= London Conference on Intelligence =

Research conference at UCL

The London Conference on Intelligence (LCI) is an invitation-only conference for research on human intelligence, including race and intelligence and eugenics. In 2018, Times Higher Education called it "an annual conference on eugenics and intelligence" and several news outlets have described the conference as having ties to white supremacy, neo-Nazism, and scientific racism.

Founded in 2014, it was secretly held in the Pearson Building at University College London (UCL) in London, England, on four occasions. It was hosted by James Thompson, an honorary UCL senior lecturer in psychology. The existence of the conference, as well as the names of some of the attendees, was revealed by the London Student on 10 January 2018. In a statement released in response to news of the conference, UCL said that it had been unaware that the conference had occurred on its campus, and that the speakers there "were not approved or endorsed by UCL". Their statement also said that "We are an institution that is committed to free speech but also to combatting racism and sexism in all forms." UCL also announced that it would investigate whether the organizers breached the university's room booking procedures as well as the circumstances that led to awarding of an honorary senior lectureship to Thompson. Several conference attendees authored a letter defending the conference and disputing that it was mainly about eugenics.

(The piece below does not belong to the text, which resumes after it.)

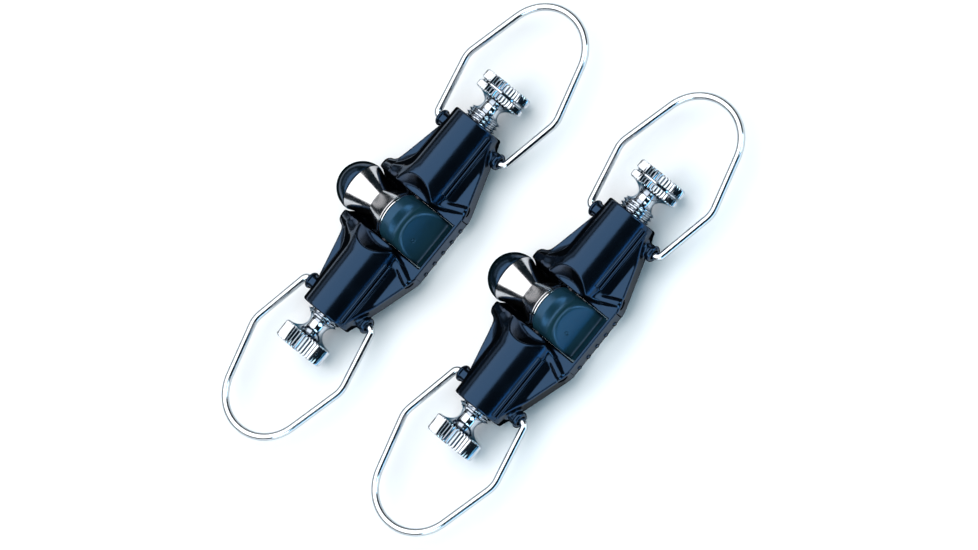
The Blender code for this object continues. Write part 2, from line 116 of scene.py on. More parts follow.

LCI was moved from London to Skanderborg, Denmark, in May 2018. Helmuth Nyborg has said "we don't trust the media" to explain why conference organizers avoid public attention.

==UCL investigation==
The LCI was investigated in January 2018 following the 2017 attendance of Toby Young (who was then involved in controversy over his past tweets and tenure on the board of the government-funded Office for Students) at these conferences, as well as their alleged eugenicist content, neo-Nazi links and clandestine nature. The Guardian reported that "Speakers included white supremacists and a researcher who has previously advocated child rape."

Thompson hosted the event without informing senior university officials. In response to an investigation by London Student revealing that the conference had taken place on UCL's campus, UCL announced it would be investigating how a conference on eugenics was able to occur on their campus without the university's knowledge. A UCL spokesperson told The Guardian that "UCL is investigating a potential breach of its room bookings process for events"; UCL also revoked Thompson's approval to organize future conferences. The UCL issued a press release saying that it would investigate the circumstances that led to awarding of an honorary senior lectureship to Thompson, and reaffirmed that it is committed to combating racism. UCL has now cut all ties with Thompson and taken steps to avoid the possibility of such events taking place without the university's knowledge.

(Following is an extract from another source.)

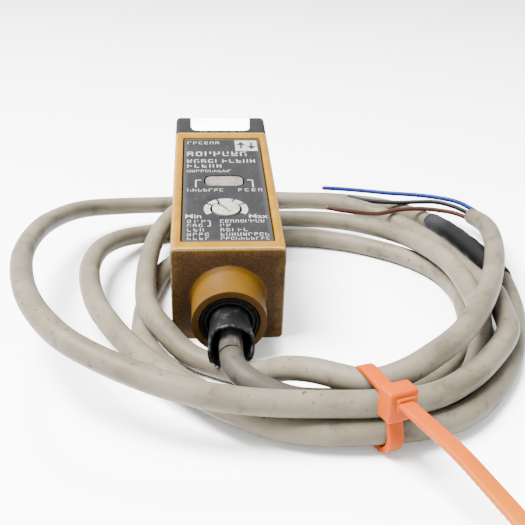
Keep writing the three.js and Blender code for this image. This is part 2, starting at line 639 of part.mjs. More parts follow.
// Cable tie: strap loop, head and tail in one piece. Built with its strap width along X and the loop
// in Y and Z, then turned about Z.
function cableTie() {
  const middleY = BUNDLE[1][0];
  const stretchY = 1 / Math.cos(TIE_TURN);
  const strands = BUNDLE.map(([y, z, room]) => [(y - middleY) * stretchY, z, room]);
  const inner = outlineRound(strands, 0);
  const outer = outlineRound(strands, TIE_T);
  const shape = new THREE.Shape(outer.map((p) => new THREE.Vector2(...p)));
  shape.holes.push(new THREE.Path(inner.map((p) => new THREE.Vector2(...p))));
  const lay = (geometry) => geometry.rotateY(Math.PI / 2).rotateX(Math.PI / 2);
  const loop = lay(new THREE.ExtrudeGeometry(shape, { depth: TIE_W, bevelEnabled: false })).translate(-TIE_W / 2, 0, 0);
  const faceY = Math.min(...outer.map((p) => p[0]));
  const headZ = BUNDLE[3][1] - 0.2;
  const head = box(-TIE_HEAD / 2, TIE_HEAD / 2, faceY - 2.4, faceY + 0.8, headZ - TIE_HEAD / 2, headZ + TIE_HEAD / 2);
  const upper = TAIL_PROFILE.map(([s, z]) => new THREE.Vector2(s, z + TIE_T / 2));
  const lower = TAIL_PROFILE.map(([s, z]) => new THREE.Vector2(s, z - TIE_T / 2)).reverse();
  const tailShape = new THREE.Shape([...upper, ...lower].reverse());
  const tail = new THREE.ExtrudeGeometry(tailShape, { depth: TIE_W, bevelEnabled: false })
    .rotateX(Math.PI / 2).translate(0, TIE_W / 2, 0).rotateZ(-Math.PI / 2).rotateZ(TAIL_TURN - TIE_TURN)
    .translate(0, faceY - 2.2, headZ + 0.6);
  return join(loop, head, tail).rotateZ(TIE_TURN).translate(TIE_X, middleY, 0);
}

// ---------------------------------------------------------------- assembly
const root = new THREE.Group();
const laid = new THREE.Group();
const sensor = new THREE.Group();
sensor.rotation.x = PITCH;
laid.add(sensor);
root.add(laid);

part(sensor, 'housing', housing(), ochrePaint());
part(sensor, 'label_plate', labelPlate(), charcoalPlate());
part(sensor, 'plate_seal', plateSeal(), blackRubber());
part(sensor, 'indicator_window', indicatorWindow(), smokeAcrylic());
part(sensor, 'lamp_stability', indicatorLamp(-LED_PITCH / 2), greenLamp());
part(sensor, 'lamp_output', indicatorLamp(LED_PITCH / 2), redLamp());
part(sensor, 'lamp_spacer', lampSpacer(), blackPlastic());
part(sensor, 'sensitivity_adjuster', adjuster(), creamNylon());
part(sensor, 'adjuster_seal', adjusterSeal(), blackRubber());
part(sensor, 'trimmer_body', trimmer(), blackEpoxy());

part(sensor, 'main_board', mainBoard(), greenLaminate());
part(sensor, 'shield_can', shieldCan(0, 35.5, 10, 9, 4, 0.4), tinPlate());
part(sensor, 'signal_chip', chip(0, 35.5, 6, 6, 1.4), blackEpoxy());
part(sensor, 'output_transistor', chip(-5.4, 13, 2.6, 4, 1.8), blackEpoxy());
part(sensor, 'regulator', chip(5.4, 13, 2.6, 4, 1.8), blackEpoxy());
part(sensor, 'capacitor_input', rodZ(1.6, trimZ, trimZ + 5, -5.2, 20.5, 20), tinPlate());
part(sensor, 'capacitor_output', rodZ(1.6, trimZ, trimZ + 5, 5.2, 20.5, 20), tinPlate());
part(sensor, 'board_header', box(-3, 3, BOARD_Y1 - 2, BOARD_Y1 - 0.4, trimZ, trimZ + 2.4), blackPlastic());

part(sensor, 'lens_head', lensHead(), blackPlastic());
part(sensor, 'head_seal', headSeal(), blackRubber());
part(sensor, 'head_screw_left', headScrew(-1), zincScrew());
part(sensor, 'head_screw_right', headScrew(1), zincScrew());
part(sensor, 'light_window', lightWindow(), milkyAcrylic());
part(sensor, 'optics_block', opticsBlock(), blackPlastic());
part(sensor, 'lens_emitter', lens(lensZs[0]), clearLens());
part(sensor, 'lens_receiver', lens(lensZs[1]), clearLens());
part(sensor, 'emitter_diode', diode(lensZs[0], 1.2), redLamp());
part(sensor, 'receiver_diode', diode(lensZs[1], 0.3), blackEpoxy());
part(sensor, 'optics_board', opticsBoard(), greenLaminate());

part(sensor, 'gland_bush', glandBush(), blackRubber());
part(sensor, 'cable_boot', cableBoot(), blackRubber());
part(sensor, 'cable_entry', cableStub(), greyJacket());
part(sensor, 'cable_clamp', cableClamp(), tinPlate());
part(sensor, 'lead_brown', innerLead(-4.4), brownJacket());
part(sensor, 'lead_blue', innerLead(0.6), blueJacket());
part(sensor, 'lead_black', innerLead(4.4), blackJacket());

// The origin is under the middle of the sensor's own box.
laid.updateMatrixWorld(true);
const middle = new THREE.Box3().setFromObject(sensor, true).getCenter(new THREE.Vector3());
laid.position.y = -middle.y;

part(laid, 'cable', looseCable(), greyJacket());
part(laid, 'splice_sleeve', spliceSleeve(), blackRubber());
part(laid, 'conductor_blue', conductor(BLUE_ROUTE), blueJacket());
part(laid, 'conductor_black', conductor(BLACK_ROUTE), blackJacket());
part(laid, 'conductor_brown', conductor(BROWN_ROUTE), brownJacket());
part(laid, 'cable_tie', cableTie(), orangeNylon());

export default root;
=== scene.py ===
"""Photoelectric sensor lying on its tied cable: the looks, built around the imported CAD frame."""

import json
import math

import bmesh
import bpy
import numpy as np
from mathutils import Matrix


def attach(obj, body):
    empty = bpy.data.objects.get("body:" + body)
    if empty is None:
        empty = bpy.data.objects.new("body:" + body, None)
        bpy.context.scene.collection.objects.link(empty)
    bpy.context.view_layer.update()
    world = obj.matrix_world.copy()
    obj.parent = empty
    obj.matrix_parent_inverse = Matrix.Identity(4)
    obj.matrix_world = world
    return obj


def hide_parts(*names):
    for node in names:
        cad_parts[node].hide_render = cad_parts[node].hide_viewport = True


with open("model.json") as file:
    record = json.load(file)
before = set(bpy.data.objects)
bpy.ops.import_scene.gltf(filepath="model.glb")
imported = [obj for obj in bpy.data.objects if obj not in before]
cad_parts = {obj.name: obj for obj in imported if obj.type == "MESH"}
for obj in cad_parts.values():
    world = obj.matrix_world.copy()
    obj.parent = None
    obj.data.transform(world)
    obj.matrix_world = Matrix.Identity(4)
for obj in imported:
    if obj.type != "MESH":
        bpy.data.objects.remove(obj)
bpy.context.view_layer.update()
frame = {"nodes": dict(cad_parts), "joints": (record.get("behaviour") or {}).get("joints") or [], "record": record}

bl_info = {
    "name": "Photoelectric Sensor",
    "version": (1, 0, 0),
    "blender": (4, 5, 0),
    "location": "3D View > Sidebar > Sensor",
    "description": "Builds the surfaces, materials and stage of a photoelectric sensor on its cable",
    "category": "Object",
}

MM = 0.001

# ---------------------------------------------------------------- places worked out from the frame
KNOB_JOINT = frame["joints"][0]
UP = np.array(KNOB_JOINT["axis"], float)
PITCH = math.atan2(-UP[1], UP[2])
KNOB_AT = np.array([0.0, 14.35, 19.2])  # the adjuster's joint in the sensor's own frame, millimetres

BODY_W = 20.0
BODY_H = 19.2
HOUSING_L = 49.0
PLATE_TOP = 19.0
BOSS_Z = 8.9
BOSS_L = 7.5
CABLE_R = 2.0


def turned(points):
    """Sensor-frame millimetres turned by the pitch, still about the sensor's own zero."""
    p = np.asarray(points, float)
    c, s = math.cos(PITCH), math.sin(PITCH)
    return np.stack([p[..., 0], c * p[..., 1] - s * p[..., 2], s * p[..., 1] + c * p[..., 2]], -1)


SHIFT_Y = KNOB_JOINT["pos_m"][1] / MM - turned(KNOB_AT)[1]  # millimetres from the lower edge to the origin


def sensor_row(points):
    """Sensor-frame millimetres as row-frame metres."""
    return (turned(points) + [0, SHIFT_Y, 0]) * MM


def floor_row(points):
    """Points in millimetres from the sensor's lower edge, level with the floor, as row-frame metres."""
    return (np.asarray(points, float) + [0, SHIFT_Y, 0]) * MM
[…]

In response to the controversy, the journal Intelligence published a correspondence defending the conference authored by 15 of its attendees. The correspondence disputed that the LCI was a eugenics conference, saying that, among the 75 presentations given there over four years, only two had been on the topic of eugenics. One of the authors of the correspondence, psychologist Aurelio José Figueredo, was subsequently reported to be the only academic receiving funding from the Pioneer Fund, which is associated with scientific racism and eugenics. Figueredo told the Associated Press that the conference was not about eugenics, and that its overall theme could not be represented "by a few presentations".

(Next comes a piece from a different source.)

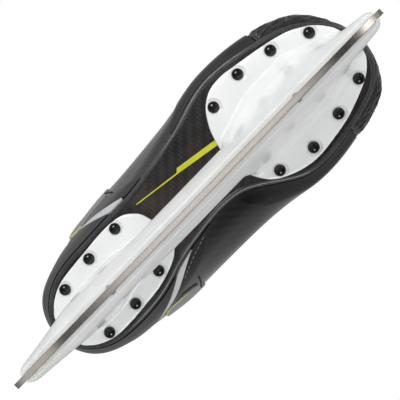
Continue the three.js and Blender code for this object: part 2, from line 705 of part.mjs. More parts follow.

This led to the university setting up an inquiry looking into its historical links with eugenics. Its report was published in February 2020, but nine of the 16 members of the team refused to sign it because it did not look into the conference meetings. Three of its buildings, the Galton Lecture Theatre, Pearson Lecture Theatre and the Pearson Building were renamed.

==Attendees==
Notable attendees of at least one of the conferences include:
- Noah Carl, then an academic at the University of Oxford.
- Aurelio José Figueredo
- Paul Irwing
- Emil Kirkegaard, founder of the website OpenPsych, attended and spoke at the 2017 conference.
- Richard Lynn, a British psychologist, who attended the 2017 conference.
- Gerhard Meisenberg, Director of the Pioneer Fund
- Edward M. Miller
- Jan te Nijenhuis
- Helmuth Nyborg, a Danish psychologist, who attended in 2015 and 2016.
- Heiner Rindermann
- Andrew Sabisky, subsequently advisor at No.10.
- Toby Young, a British journalist, who also attended the 2017 conference.